## start

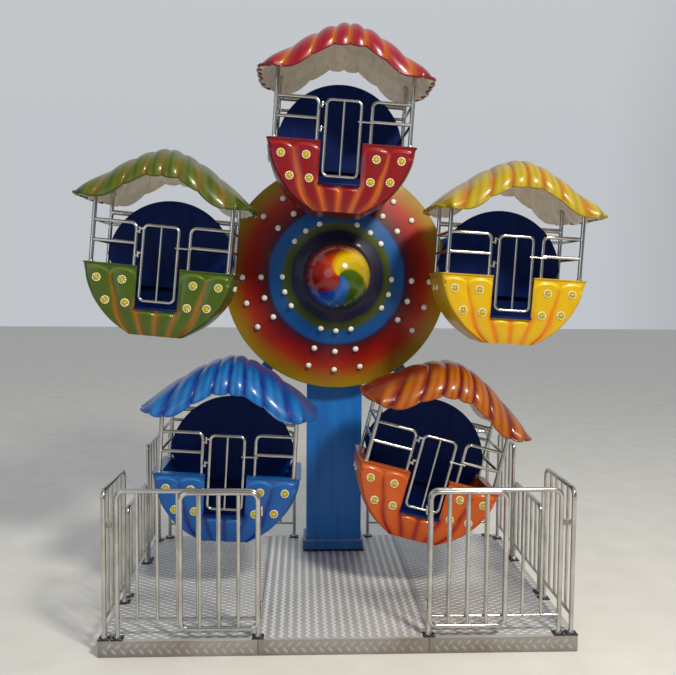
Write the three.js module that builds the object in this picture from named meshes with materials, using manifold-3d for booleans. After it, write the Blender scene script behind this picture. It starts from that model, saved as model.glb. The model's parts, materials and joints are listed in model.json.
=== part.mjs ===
// A small five-cabin ferris wheel for a fairground, with its tread-plate platform and tube fences.
// Millimetres, +Z up, the visitors' side towards -Y. The origin is on the ground, under the middle
// of the platform. The wheel stands as it stopped: turned by WHEEL.turn, its cabins a little tilted.
import * as THREE from "three";
import { mergeVertices } from "three/addons/utils/BufferGeometryUtils.js";
import Module from "manifold-3d";

const wasm = await Module();
wasm.setup();

// Driving dimensions
const SEAT = 0.3; // running gap between a piece and what carries it
const MIDDLE = 20; // the column and the entrance stand this far right of the platform's middle
const PLATFORM = { width: 3200, depth: 2220, height: 110, seam: 2 };
const ENTRANCE = { halfWidth: 570 }; // to the middle of the opening posts
const FENCE = { height: 1005, low: 690, tube: 16, baluster: 11, rail: 130, bend: 60, inset: 40 };
const CORNER = { x: 1475, sideX: 1560 };
const FOOT = { half: 39, thick: 8 };
const COLUMN = { width: 480, depth: 300, front: 678, aboveHub: 350 };
const PLINTH = { width: 535, depth: 355, height: 100 };
const HUB = { z: PLATFORM.height + 2413, bearing: 130, shaft: 55, drum: 150 };
const WHEEL = { radius: 1366, turn: -1, face: 945, faceFront: 520, armFront: 550, armBack: 620 };
const BALL = { radius: 263, y: 225 };
const BOSS = { radius: 75, front: 300, bore: 30.9, floor: 560 };
const CABIN = { y: -80, rim: -400, shaft: 30, shaftEnd: 520 };
const TUB = { halfWidth: 555, halfDepth: 300, y: -15, lip: 70, wall: 20, lobe: 12 };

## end

§ **Exercise goal**
Once more, set down the full listing, verbatim.

§ **Result**
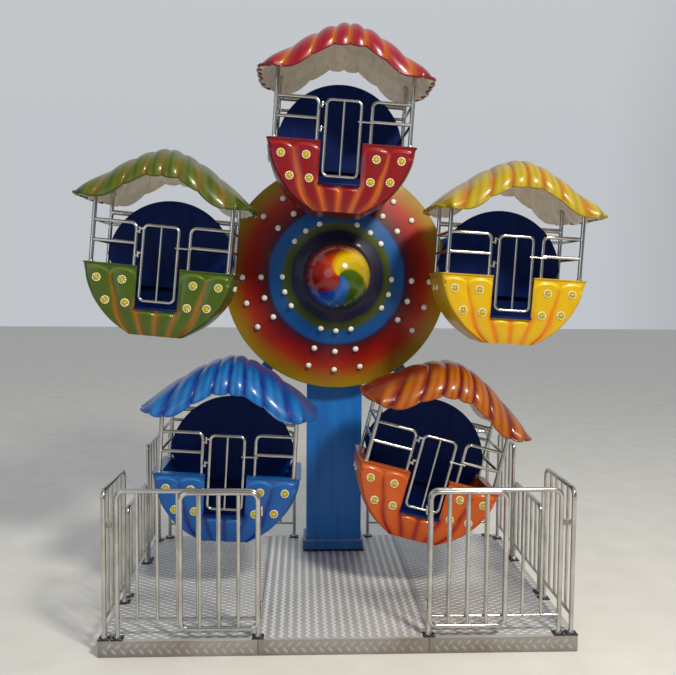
Write the three.js module that builds the object in this picture from named meshes with materials, using manifold-3d for booleans. After it, write the Blender scene script behind this picture. It starts from that model, saved as model.glb. The model's parts, materials and joints are listed in model.json.
=== part.mjs ===
// A small five-cabin ferris wheel for a fairground, with its tread-plate platform and tube fences.
// Millimetres, +Z up, the visitors' side towards -Y. The origin is on the ground, under the middle
// of the platform. The wheel stands as it stopped: turned by WHEEL.turn, its cabins a little tilted.
import * as THREE from "three";
import { mergeVertices } from "three/addons/utils/BufferGeometryUtils.js";
import Module from "manifold-3d";

const wasm = await Module();
wasm.setup();

// Driving dimensions
const SEAT = 0.3; // running gap between a piece and what carries it
const MIDDLE = 20; // the column and the entrance stand this far right of the platform's middle
const PLATFORM = { width: 3200, depth: 2220, height: 110, seam: 2 };
const ENTRANCE = { halfWidth: 570 }; // to the middle of the opening posts
const FENCE = { height: 1005, low: 690, tube: 16, baluster: 11, rail: 130, bend: 60, inset: 40 };
const CORNER = { x: 1475, sideX: 1560 };
const FOOT = { half: 39, thick: 8 };
const COLUMN = { width: 480, depth: 300, front: 678, aboveHub: 350 };
const PLINTH = { width: 535, depth: 355, height: 100 };
const HUB = { z: PLATFORM.height + 2413, bearing: 130, shaft: 55, drum: 150 };
const WHEEL = { radius: 1366, turn: -1, face: 945, faceFront: 520, armFront: 550, armBack: 620 };
const BALL = { radius: 263, y: 225 };
const BOSS = { radius: 75, front: 300, bore: 30.9, floor: 560 };
const CABIN = { y: -80, rim: -400, shaft: 30, shaftEnd: 520 };
const TUB = { halfWidth: 555, halfDepth: 300, y: -15, lip: 70, wall: 20, lobe: 12 };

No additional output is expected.